• Directions: Output the material below in full, exactly as it is.

• Collected data:

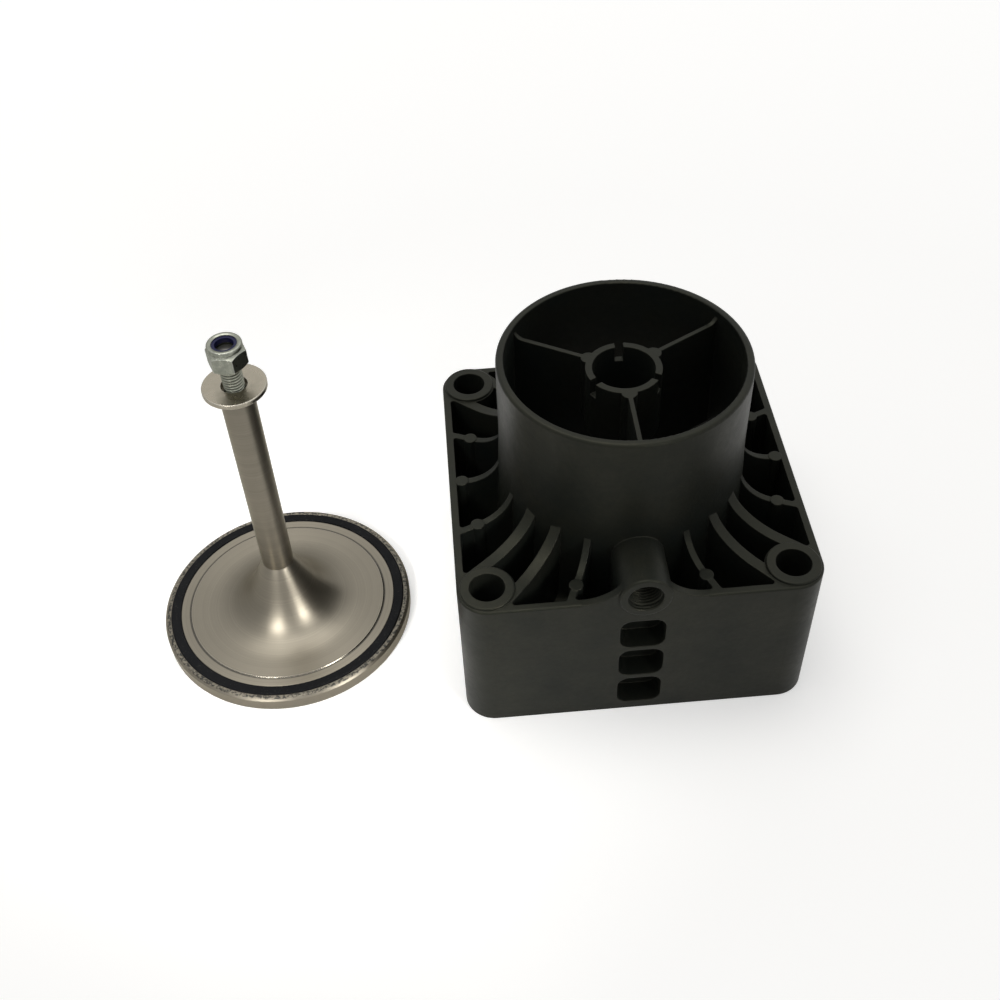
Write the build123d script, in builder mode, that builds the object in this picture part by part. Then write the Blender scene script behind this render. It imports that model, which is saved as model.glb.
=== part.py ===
from build123d import *
import os
from math import asin, cos, degrees, radians, sin, sqrt

# Unloader valve: a moulded housing that stands on its base, and beside it the poppet
# valve that works in it, standing on its own disc. Millimetres, +Z up. The origin is the
# middle of the housing's base, on the axis of the inlet tube. The port faces -Y.

os.makedirs("parts", exist_ok=True)

# Housing body
body_width = 138.0
body_height = 68.0
body_corner_radius = 12.0
body_wall = 3.0
floor_thickness = 3.0
body_edge_rounding = 0.8

# Bolt bosses in the four corners
bolt_spacing = 115.0
bolt_hole_diameter = 13.5
boss_diameter = 21.6
boss_ring_diameter = 20.8
boss_ring_height = 1.2
boss_ring_rounding = 0.5

# Inlet tube: a straight spigot for the hose above, drafted wider towards its root
tube_diameter = 96.0
tube_wall = 3.0
tube_top = 127.0
spigot_bottom = 92.0
tube_root_growth = 2.4
tube_root_wall = 4.2
tube_lip_rounding = 1.3
tube_bore_rounding = 0.5
tube_root_rounding = 4.0
spigot_blend = 200.0

# Valve chamber under the tube, and the lip that the valve seals on
chamber_bore = 114.0
chamber_wall = 3.0
chamber_roof = 3.5
chamber_rounding = 3.0
seat_height = 34.0
seat_lip_depth = 3.0
seat_lip_width = 3.2
seat_lip_rounding = 1.0

# Ribs between the tube and the walls
rib_thickness = 2.6
rib_sweep = 14.0
rib_spread = 22.5
sweep_bite = 0.5
pad_diameter = 5.4
pad_circle_inset = 2.2
pad_depth = 30.0
pad_height = 0.25

# Rounded corners where ribs and webs meet the wall
pocket_rounding = 1.2

# Webs that join each corner boss to the tube, in pairs
web_thickness = 4.4
web_tube_offset = 6.0
web_sweep_height = 15.0
web_boss_overhang = 0.7
web_past_boss = 3.0

# Control port and the block that carries it
port_height = 70.5
port_boss_diameter = 20.0
port_face_height = 1.2
port_face_rounding = 0.9
port_thread_diameter = 13.157
port_thread_depth = 15.0
port_countersink = 0.4
port_passage_diameter = 8.5
port_saddle_radius = 18.0

# Cored recesses in the front wall
recess_count = 3
recess_width = 17.4
recess_height = 15.9
recess_pitch = 18.0
recess_first_height = 12.2
recess_corner_radius = 4.6
recess_back_wall = 3.0

# Three-spoke hub that guides the stem
hub_top = 121.5
hub_diameter = 29.0
hub_cup_bore = 23.8
hub_cup_depth = 23.0
hub_guide_diameter = 20.0
hub_bottom = 62.0
hub_shoulder_height = 94.0
hub_shoulder_slope = 4.5
spoke_count = 3
spoke_thickness = 1.7
spoke_bottom = 70.0
spoke_sweep = 4.2
hub_post_diameter = 6.0
hub_post_offset = 14.3
hub_post_length = 27.0
notch_width = 3.3
notch_depth = 6.8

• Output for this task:
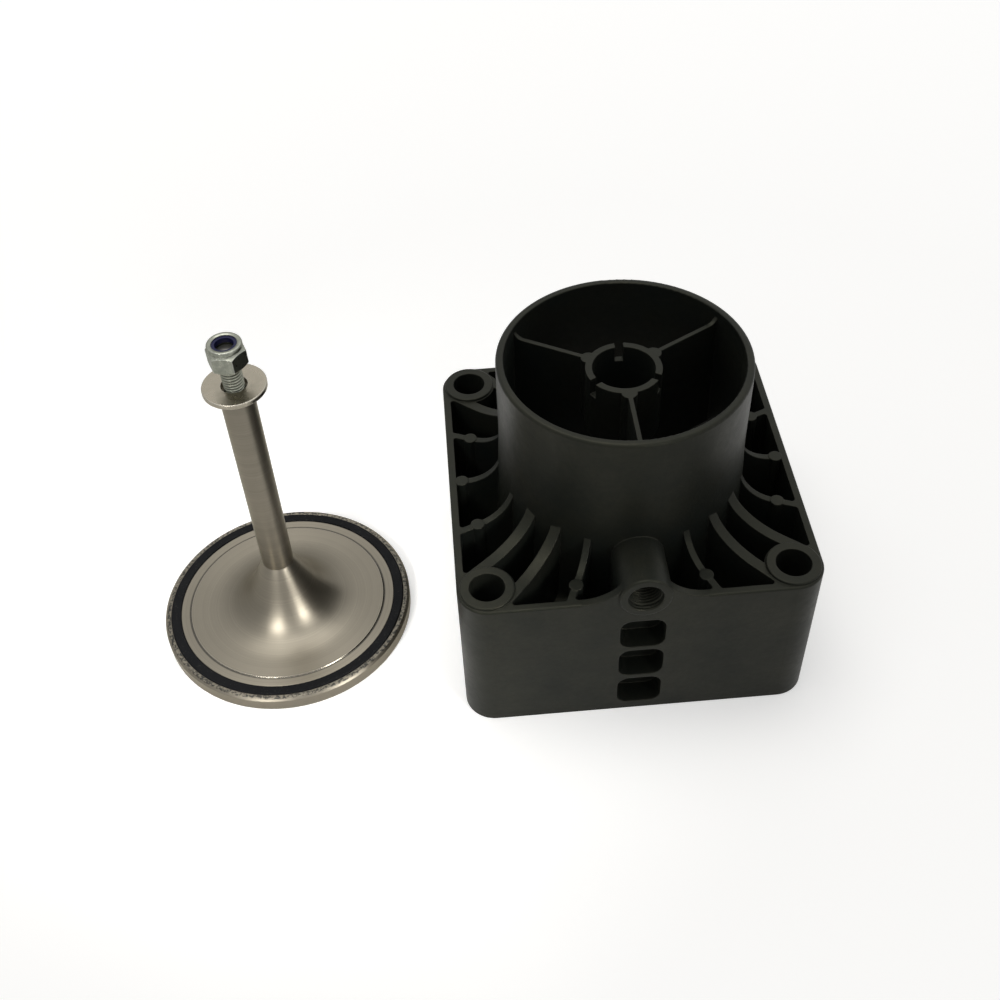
Write the build123d script, in builder mode, that builds the object in this picture part by part. Then write the Blender scene script behind this render. It imports that model, which is saved as model.glb.
=== part.py ===
from build123d import *
import os
from math import asin, cos, degrees, radians, sin, sqrt

# Unloader valve: a moulded housing that stands on its base, and beside it the poppet
# valve that works in it, standing on its own disc. Millimetres, +Z up. The origin is the
# middle of the housing's base, on the axis of the inlet tube. The port faces -Y.

os.makedirs("parts", exist_ok=True)

# Housing body
body_width = 138.0
body_height = 68.0
body_corner_radius = 12.0
body_wall = 3.0
floor_thickness = 3.0
body_edge_rounding = 0.8

# Bolt bosses in the four corners
bolt_spacing = 115.0
bolt_hole_diameter = 13.5
boss_diameter = 21.6
boss_ring_diameter = 20.8
boss_ring_height = 1.2
boss_ring_rounding = 0.5

# Inlet tube: a straight spigot for the hose above, drafted wider towards its root
tube_diameter = 96.0
tube_wall = 3.0
tube_top = 127.0
spigot_bottom = 92.0
tube_root_growth = 2.4
tube_root_wall = 4.2
tube_lip_rounding = 1.3
tube_bore_rounding = 0.5
tube_root_rounding = 4.0
spigot_blend = 200.0

# Valve chamber under the tube, and the lip that the valve seals on
chamber_bore = 114.0
chamber_wall = 3.0
chamber_roof = 3.5
chamber_rounding = 3.0
seat_height = 34.0
seat_lip_depth = 3.0
seat_lip_width = 3.2
seat_lip_rounding = 1.0

# Ribs between the tube and the walls
rib_thickness = 2.6
rib_sweep = 14.0
rib_spread = 22.5
sweep_bite = 0.5
pad_diameter = 5.4
pad_circle_inset = 2.2
pad_depth = 30.0
pad_height = 0.25

# Rounded corners where ribs and webs meet the wall
pocket_rounding = 1.2

# Webs that join each corner boss to the tube, in pairs
web_thickness = 4.4
web_tube_offset = 6.0
web_sweep_height = 15.0
web_boss_overhang = 0.7
web_past_boss = 3.0

# Control port and the block that carries it
port_height = 70.5
port_boss_diameter = 20.0
port_face_height = 1.2
port_face_rounding = 0.9
port_thread_diameter = 13.157
port_thread_depth = 15.0
port_countersink = 0.4
port_passage_diameter = 8.5
port_saddle_radius = 18.0

# Cored recesses in the front wall
recess_count = 3
recess_width = 17.4
recess_height = 15.9
recess_pitch = 18.0
recess_first_height = 12.2
recess_corner_radius = 4.6
recess_back_wall = 3.0

# Three-spoke hub that guides the stem
hub_top = 121.5
hub_diameter = 29.0
hub_cup_bore = 23.8
hub_cup_depth = 23.0
hub_guide_diameter = 20.0
hub_bottom = 62.0
hub_shoulder_height = 94.0
hub_shoulder_slope = 4.5
spoke_count = 3
spoke_thickness = 1.7
spoke_bottom = 70.0
spoke_sweep = 4.2
hub_post_diameter = 6.0
hub_post_offset = 14.3
hub_post_length = 27.0
notch_width = 3.3
notch_depth = 6.8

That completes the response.